Two children at play.
The one who fails to overturn the stone carries the other, having his eyes blindfolded by the rider, until, if he does not go astray, he reaches the stone, which is called a dioros
. Only now the carrier is a girl. Her burden is a boy. She runs. It's a field of sunlight, ripe grasses under her feet. She tries to reach the
dioros
. She's laughing. And what's that, what is that lightness she feels at her cheek as the boy hoists himself higher? Her shoulders are aching but she runs. This is a game. She runs and her chiton drops from her chest; helped a little, who knows. What's that lightness? A wing.
A wing?
She is carrying the god on her shoulder and suddenly they are alone in a field of myrtle, olives, the dry pods of poppies, pale cyclamen, bitter herbs. Going astray with Eros. It has happened without anyone noticing.

I am writing now from a distance of nearly thirty-five years. A couple of summers ago, I met Joni Mitchell briefly in a local restaurant.

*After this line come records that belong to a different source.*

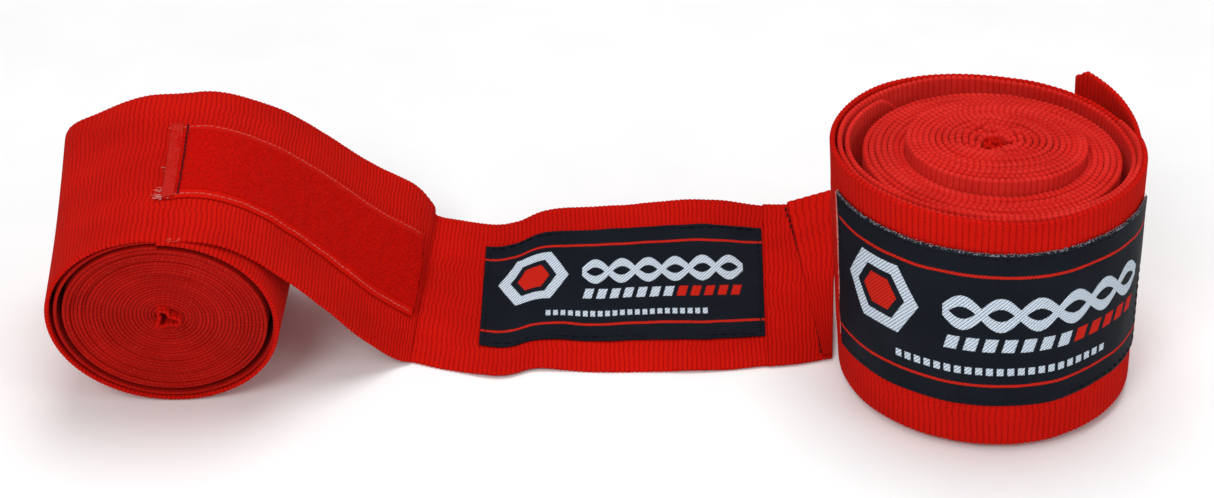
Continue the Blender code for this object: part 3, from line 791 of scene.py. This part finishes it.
# A tuft of threads at the near edge of the strip, below the patch's end.
tuft = []
for k in range(9):
    s = patch_start + 3.0 + chance.uniform(-1.2, 1.6)
    line_s = s + chance.uniform(-1.2, 1.2) * fray_steps**2
    line_v = 0.5 - chance.uniform(0.4, 1.3) * fray_steps + 0.3 * fray_steps**3
    tuft.append(left_cloth_strip.at(line_s, line_v, face - 0.2 - chance.uniform(0.0, 0.6) * fray_steps))
left_tuft = threads("left_edge_tuft", tuft, 0.26, red_thread)
settle(left_tuft, "left_strip", "red_thread")

for k, v in enumerate((patch_low + 0.9, patch_low + TAPE_WIDTH - 0.9)):
    row = stitches(
        f"left_tape_stitches_{k}", left_cloth_strip, [(patch_start + 0.5, v), (patch_end - 0.5, v)],
        1.35, 1.25, 0.34, face + 0.62, soft_thread, lift=left_cloth_lift,
    )
    settle(row, "left_strip", "red_thread", *(["left_loop_patch_stitching"] if k == 0 else []))
row = stitches(
    "left_tape_stitches_end", left_cloth_strip,
    [(patch_start + 3.1, patch_low + 0.6), (patch_start + 3.1, patch_low + TAPE_WIDTH - 0.6)],
    1.3, 1.2, 0.4, face + 0.85, dark_thread, lift=left_cloth_lift,
)
settle(row, "left_strip", "red_thread")

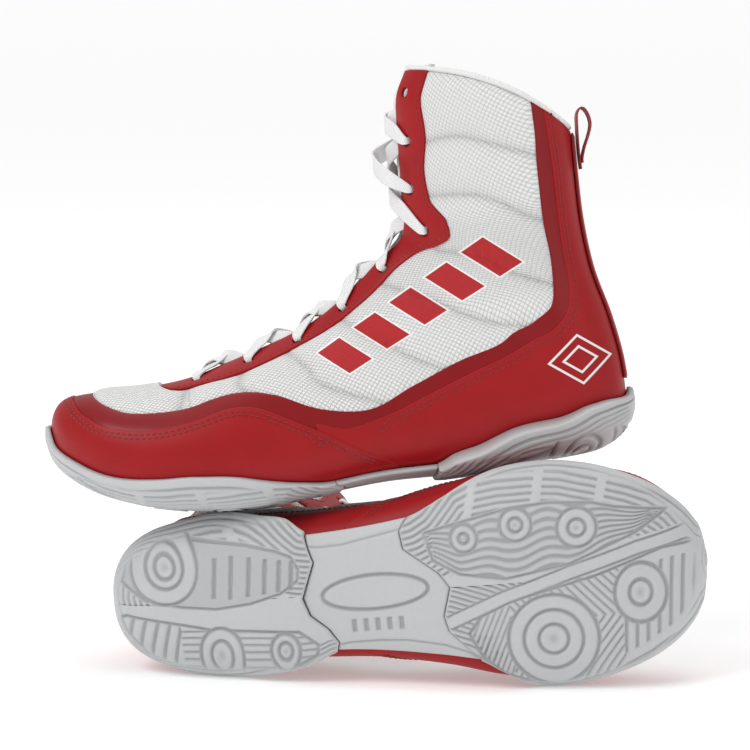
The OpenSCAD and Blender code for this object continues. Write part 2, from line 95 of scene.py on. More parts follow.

We talked a little about Crete. “Where did you live?” she asked. “Not far from you in Matala,” I replied, “in Agia Galini.” Then, “Are you glad you went?” she wondered. And I knew she meant: are you glad you were brave enough, foolish enough — because this was before email and cellphones, when a regular telephone call was too expensive to contemplate, when letters took weeks to arrive at my Poste Restante address — a cardboard box in the Galini post office where once a day I'd search through the letters to see if any had come for me. I felt I was on the very edge of the known world.

“Were we ever that young?” I asked her. We both laughed.

I went to Matala once, with Agamemnon. At least three cafés called themselves the Mermaid, but he assured me that he would take me to the original one and he'd buy me a bottle of wine. There were caves where people lived — not Greeks but a ragtag bunch of Swedes, Germans, a few Americans, some Britons. A woman joined us at our table, and we offered her a glass of wine. She gulped it down appreciatively, then told us that she and her boyfriend were in the process of moving to a new cave. The ones on the upper level were choice, she said, and they'd been there long enough to be able to claim one that others were leaving. She was from San Francisco. Her children were out on the square, selling bracelets they'd made from beads and shells. A thin dog sat with them. They waved to their mother and went back to drawing pictures in the dirt with their toes. I think now of another
ephedrismos
figure, the joy of the two girls at play, and hope that those children in Matala were as happy.